What am I missing? Even if the process is IO-bound, shouldn't I see parallel processing anyway? The sort process uses 99% of the processor it is actually on at any given time, so I should be able to see parallelization if it's happening. Memory isn't a concern, I have 256 Gb to play with and none of it is used by anything else.

Something I discovered piping grep to a file then reading the file with sort:

 LC_ALL=C  grep -E  <files>  > reads.txt ; sort reads.txt  -u | wc -m

default, file 1m 50s
--parallel=24, file 1m15s
--parallel=48, file 1m6s
--parallel=1, no file 10m53s
--parallel=2, no file 10m42s
--parallel=4 no file 10m56s

others still running

In doing these benchmarks it's pretty clear that when piped input sort isn't parallelizing at all. When allowed to read a file sort splits the load as instructed.

  • What sort is that on which distribution?
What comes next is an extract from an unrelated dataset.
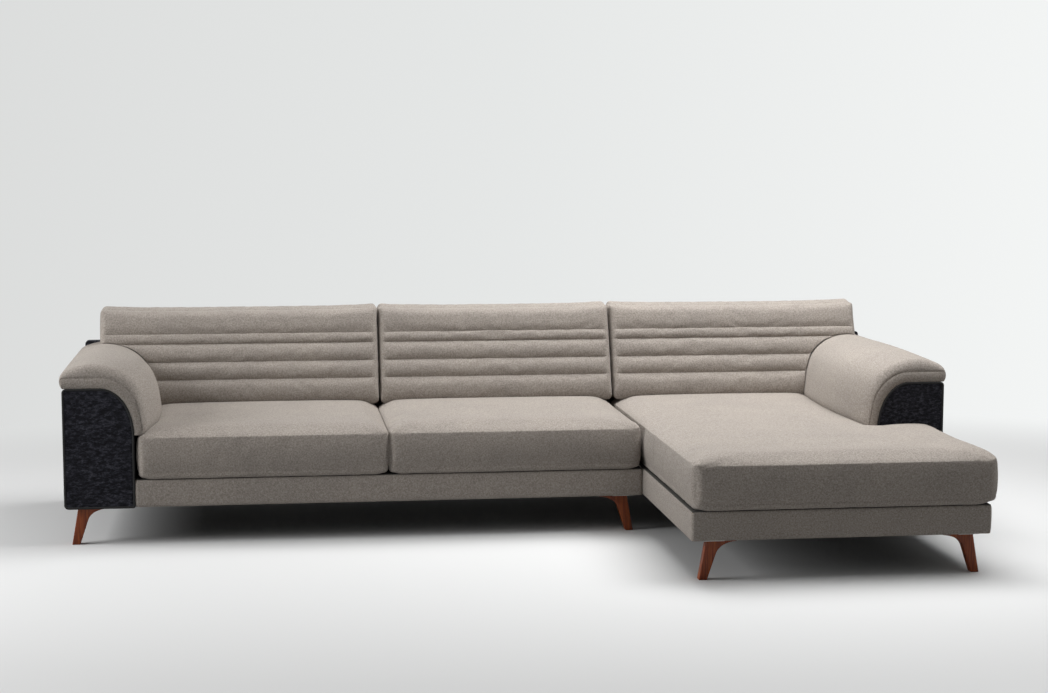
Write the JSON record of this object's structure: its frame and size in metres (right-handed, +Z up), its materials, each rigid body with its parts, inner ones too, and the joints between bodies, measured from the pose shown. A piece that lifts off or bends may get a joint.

The standard sort doesn't know that option. – ott-- Jul 09 '15 at 20:17
  • uname -a gives "3.13.0-46-generic #79-Ubuntu SMP" and lsb_release -a claims 14.04.2 codename trusty , and the version of sort that's part of the gnu coreutils, according to man sort. – Jeremy Kemball Jul 09 '15 at 20:22
  • It seems to me there are portions here that needs to be re-read:

    https://www.gnu.org/software/coreutils/manual/html_node/sort-invocation.html

    – Hannu Jul 09 '15 at 20:29
  • I'm not sure I understand what you're getting at @Hannu, could you be more specific? sort --parallel=2 doesn't parallelize either. Neither does 4 or 8. nproc gives back 48 like it should. – Jeremy Kemball Jul 09 '15 at 20:36
  • 1
    I'd say... don't use coreutils for this. Amusingly we had a very similar question and well.... every other method works better http://superuser.com/a/485987/10165 – Journeyman Geek Jul 10 '15 at 02:23
  • @JeremyKemball - the fact that n>8 would not add much for starters, it also seemed to me that your use of -u (unique) was not inline with what you asked for; better use unique not sort -u – Hannu Jul 10 '15 at 08:19
  • sort | uniq and and sort -u are explicitly equivalent if you don't use keys to sort the lines. Is there a reason to use an extra pipe? – Jeremy Kemball Jul 10 '15 at 13:40
  • From how I understand the text under the link above, there is a difference. But then, I'm NOT a native English speaker. – Hannu Jul 10 '15 at 18:22
  • They differ in last-resort comparison if your specified ordering/sorting options, so that things that sort identically are unique'd by those sorting options. I don't have -d, -f, -n, -h, -M,-v, or -k, so sort | uniq is explicitly identical to sort --unique, doubly so since I have very boring strings. – Jeremy Kemball Jul 11 '15 at 19:36

2 Answers2

35

sort doesn't create a thread unless it needs to, and for small files it's just too much overhead. Now unfortunately sort treats a pipe like a small file. If you want to feed enough data to 24 threads then you'll need to specify to sort to use a large internal buffer (sort does that automatically when presented with large files). This is something we should improve on upstream (at least in documentation). So you'll want something like:

(export LC_ALL=C; grep -E  <files> | sort -S1G --parallel=24 -u | wc -m)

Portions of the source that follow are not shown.